4. The passenger cabin lighting method according to claim 1,
wherein the image information on the outside of the window is
analyzed based on positional information of the vehicle, time
information and weather information, and is simulated based on the
analyzed image information by an image processing unit, and wherein
the lighting equipment disposed on the window panel emits light
based on hue, brightness and saturation of the simulated image
information.
5. The passenger cabin lighting method according to of claim 1,
wherein the lighting equipment provided on the window panel
comprises a plurality of lighting member that are arranged in
separate blocks, and wherein the plurality of lighting members are
organic electroluminescent element panels.
6. The passenger cabin lighting method according to claim 1,
wherein the step of simulating the image information on the outside
of the window of the vehicle comprises the following sub-steps 1)
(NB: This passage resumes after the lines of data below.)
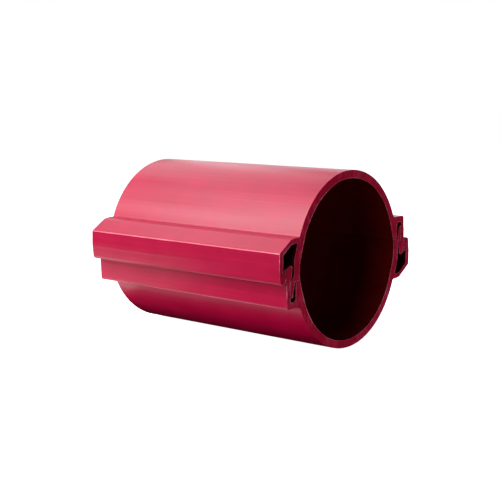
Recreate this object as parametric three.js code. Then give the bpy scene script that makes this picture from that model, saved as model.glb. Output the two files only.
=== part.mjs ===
// A split pipe coupling for cable duct: two identical extruded plastic halves that snap together round a duct.
// Each half carries a hooked latch arm along one side and a barbed catch wall along the other, so a half turned
// by 180 degrees about the duct's axis mates with its twin. To open a latch its arm flexes outwards at its root
// and its catch wall flexes outwards at its foot, so each is a solid of its own that turns about that line.
//
// Frame, in millimetres: X runs along the bore, Z is up, and the origin is on the bore's axis at mid-length.
// Outlines are drawn in the cross-section plane as [out, up]: "out" is the distance from the X axis towards the
// latch, and "up" is height above the centre plane, both as they stand at the upper half's latch arm.

import * as THREE from "three";

// ---- driving dimensions -------------------------------------------------------------------------------------

const LENGTH = 154; // along the bore
const OUTER_RADIUS = 55;
const WALL = 5;
const INNER_RADIUS = OUTER_RADIUS - WALL;
const RELIEF_DEPTH = 1.2; // the bore is this much wider at the centre plane, behind the latches...
const RELIEF_SPAN = Math.PI / 9; // ...and round again at this angle above and below it
const FIT_GAP = 0.3; // clearance between faces of the two halves that meet
const FLEX_GAP = 0.3; // width of the parting line at a flexing wall's root

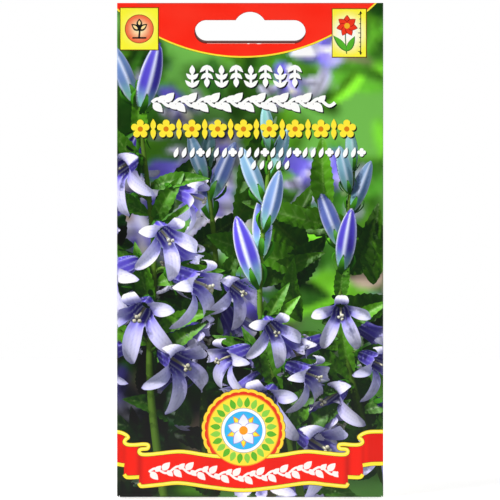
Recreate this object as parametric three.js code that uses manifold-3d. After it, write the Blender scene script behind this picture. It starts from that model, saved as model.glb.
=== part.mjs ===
// Seed packet that hangs from a euro slot: one folded and glued sheet of coated paper,
// with a small sachet of fine seed inside. Millimetres, +Z up. The front panel faces -Y,
// and X runs to the right as the front is seen. The origin is where a peg bears: the top
// of the slot's hump, half way through the packet's thickness.

import * as THREE from "three";
import { mergeVertices } from "three/addons/utils/BufferGeometryUtils.js";
import Module from "manifold-3d";

// Outline of the closed packet
const WIDTH = 80;
const HEIGHT = 148.5;
const SIDE_FLAP = 10.4;
const BOTTOM_FLAP = 13;

// Euro slot: its place below the top edge, its shape, and how far off the back panel's lies
const HUMP_BELOW_TOP = 2.7;
const SLOT_WIDTH = 33.3;
const SLOT_ARM_HEIGHT = 6.9;
const HUMP_HEIGHT = 2.5;
const HUMP_RADIUS = 5.03;
const HUMP_FILLET = 0.45;
const BACK_SLOT_RIGHT = 0.15;
const BACK_SLOT_UP = 0.8;
const PUNCH_REACH = 4;

// Thicknesses through the layers
const PAPER = 0.2;
const GLUE = 0.08;
const GLUE_GAP = 0.16;
const FILM = 0.12;
const FILM_GAP = 0.04;

// How the panels swell over the contents, between the folds, the foot and the top seal
const FRONT_SWELL = 0.75;
const BACK_SWELL = 0.55;
const FLAT_BY_FOLDS = 0.6;
const RISE_FROM_FOOT = 50;
const FALL_TO_SEAL = 62;
const SEAL_HEIGHT = 15.7;

// Free edges of the folded sheet
const BACK_EDGE_INSET = 0.8;
const FREE_EDGE_ABOVE_FOOT = 0.95;
const SIDE_FLAP_SLANT = 0.3;
const BOTTOM_FLAP_INSET = 0.8;
const BOTTOM_FLAP_TAPER = 2.4;
const STEP_CLEARANCE = 0.4;
const STEP_RUN = 2.2;

// Bare margins round the glue
const SEAM_GLUE_MARGIN = 1.3;
const FLAP_GLUE_MARGIN = 4;
const SEAL_GLUE_MARGIN = 0.6;
const SLOT_GLUE_MARGIN = 1;

// Inner sachet and the heap of seed at its foot
const SACHET_WIDTH = 46;
const SACHET_HEIGHT = 62;
const SACHET_ABOVE_FOOT = 5;
const SACHET_RIM = 5;
const SACHET_SWELL = 0.3;
const SACHET_SHOULDER = 6;
const SACHET_NECK = 24;
const SEED_HEAP_WIDTH = 30;
const SEED_HEAP_HEIGHT = 18;
const SEED_HEAP_THICKNESS = 0.52;
const SEED_HEAP_EDGE = 0.04;
const SEED_PITCH = 1.4;

// Fineness of the surfaces
const FOLD_STEPS = 6;
const COLUMN_PITCH = 5;
const ROW_PITCH = 7;
const FLAP_PITCH = 4;
const FILM_PITCH = 3.6;
const SEED_CELLS = 26;

// Levels up the packet and through its layers
const Z_TOP = HUMP_BELOW_TOP;
const Z_FOOT = Z_TOP - HEIGHT;
const Z_SEAL = Z_TOP - SEAL_HEIGHT;
const Z_SACHET = Z_FOOT + SACHET_ABOVE_FOOT;
const LAYER = PAPER + GLUE_GAP;
const Y_FRONT = -LAYER / 2;
const Y_BACK = LAYER / 2;
const Y_SIDE_FLAP = Y_BACK + LAYER;

// Side folds: the left one also wraps the free edge of the back panel
const LEFT_RADIUS = (Y_SIDE_FLAP - Y_FRONT) / 2;
const RIGHT_RADIUS = (Y_BACK - Y_FRONT) / 2;
const X_LEFT_FOLD = -WIDTH / 2 + PAPER / 2 + LEFT_RADIUS;
const X_RIGHT_FOLD = WIDTH / 2 - PAPER / 2 - RIGHT_RADIUS;
const X_BACK_EDGE = -WIDTH / 2 + BACK_EDGE_INSET;
const X_SIDE_FLAP_EDGE = -WIDTH / 2 + SIDE_FLAP;
const X_STEP_START = X_SIDE_FLAP_EDGE + STEP_CLEARANCE;
const X_STEP_END = X_STEP_START + STEP_RUN;

const FORWARD = new THREE.Vector3(0, -1, 0);
const BACKWARD = new THREE.Vector3(0, 1, 0);

function clamp01(t) {
  return Math.min(1, Math.max(0, t));
}

function smooth(t) {
  return THREE.MathUtils.smoothstep(t, 0, 1);
}

// Share of the full swell at a place on the panels: none along the folds and in the seal
function swell(x, z) {
  const fromMiddle = clamp01(Math.abs(x) / (WIDTH / 2 - FLAT_BY_FOLDS));
  const toRise = 1 - clamp01((z - Z_FOOT) / RISE_FROM_FOOT);
  const toFall = 1 - clamp01((Z_SEAL - z) / FALL_TO_SEAL);
  return (1 - fromMiddle ** 3) * (1 - toRise ** 3) * (1 - toFall ** 2);
}

// Level of the bottom flap's mid-surface: it steps down off the side flap to the back panel
function bottomFlapLevel(x) {
  const step = clamp01((x - X_STEP_START) / STEP_RUN);
  return Y_SIDE_FLAP + LAYER * (1 - step);
}

// The bottom fold is wider where it also wraps the side flap
function bottomFold(x) {
  const radius = (bottomFlapLevel(x) - Y_FRONT) / 2;
  return { radius, y: Y_FRONT + radius, z: Z_FOOT + PAPER / 2 + radius };
}

// Evenly divided stations between breakpoints, none further apart than the pitch
function stations(breakpoints, pitch) {
  const out = [breakpoints[0]];
  for (let k = 1; k < breakpoints.length; k += 1) {
    const from = breakpoints[k - 1];
    const span = breakpoints[k] - from;
    const parts = Math.max(1, Math.ceil(Math.abs(span) / pitch));
    for (let s = 1; s <= parts; s += 1) out.push(from + (span * s) / parts);
  }
  return out;
}

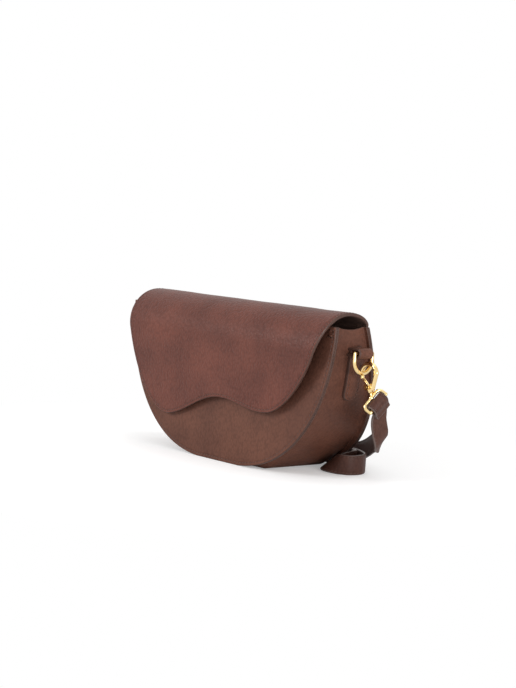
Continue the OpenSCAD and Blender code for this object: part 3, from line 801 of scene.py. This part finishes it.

to 3): 1) acquiring the image information on the outside of the
vehicle by a sensor unit or a camera unit; 2) dividing the acquired
image information; and 3) determining representative colors of
respective divided image parts.
7. The passenger cabin lighting method according to claim 5,
wherein the organic electroluminescent element panels have a light
transmittance T of 65% or more at a wavelength of 550 nm in a
non-light emitting state.
8. The passenger cabin light emitting method according to claim 5,
wherein the organic electroluminescent element panels are
controllable in luminescent color.
9. An organic electroluminescent element panel structured for use
in a passenger cabin lighting method. wherein lighting equipment is
provided on a window panel in a passenger cabin comprising:
simulating image information regarding an outside of a window; and
allowing the lighting equipment to emit light based on the image
information.
Description
TECHNICAL FIELD
[0001] The present invention relates to a passenger cabin lighting
method by lighting equipment installed in a passenger cabin of a
vehicle and an organic electroluminescent element panel used for
the method. In particular, the present invention relates to a
passenger cabin lighting method that uses lighting equipment
including an organic electroluminescent element panel as a lighting
member disposed on a window panel in a passenger cabin of an
aircraft so as to eliminate a sense of confinement in the passenger
cabin, and the organic electroluminescent element panel used for
the method.
BACKGROUND ART
[0002] When a passenger travels by a vehicle, he/she normally has
to stay in a small mobile space for a long time, which makes
him/her feel considerably cramped. In particular, if the vehicle is
an aircraft, the windows are so small due to structural reasons
that it evokes a significant sense of confinement. Furthermore, a
long flight constrains him/her to keep a certain posture in a
limited space for a long time, which builds up significant stress,
too. Higher classes such as first class offer seats with a
comfortable space that are arranged at suitable intervals so as to
improve comfort to some extent. However, in terms of evoking a
significant sense of confinement, they offer the same environment
as the passenger cabin of economy class.
[0003] In recent years, there have been proposals for reducing such
sense of confinement in a vehicle so as to improve comfort. For
example, Airbus S.A.S. published a "conceptual cabin" on Jun. 14,
2011, which illustrated an imaginary passenger cabin in 2050s based
on a concept of enjoying a flight 10000 m high in the air while
watching a night sky panorama through a transparent airframe. In
the proposed design, the whole passenger cabin is made of a
transparent material instead of conventional small windows while
the airframe structure is reinforced by reference to an avian
skeleton structure, so that passengers can enjoy a panoramic view.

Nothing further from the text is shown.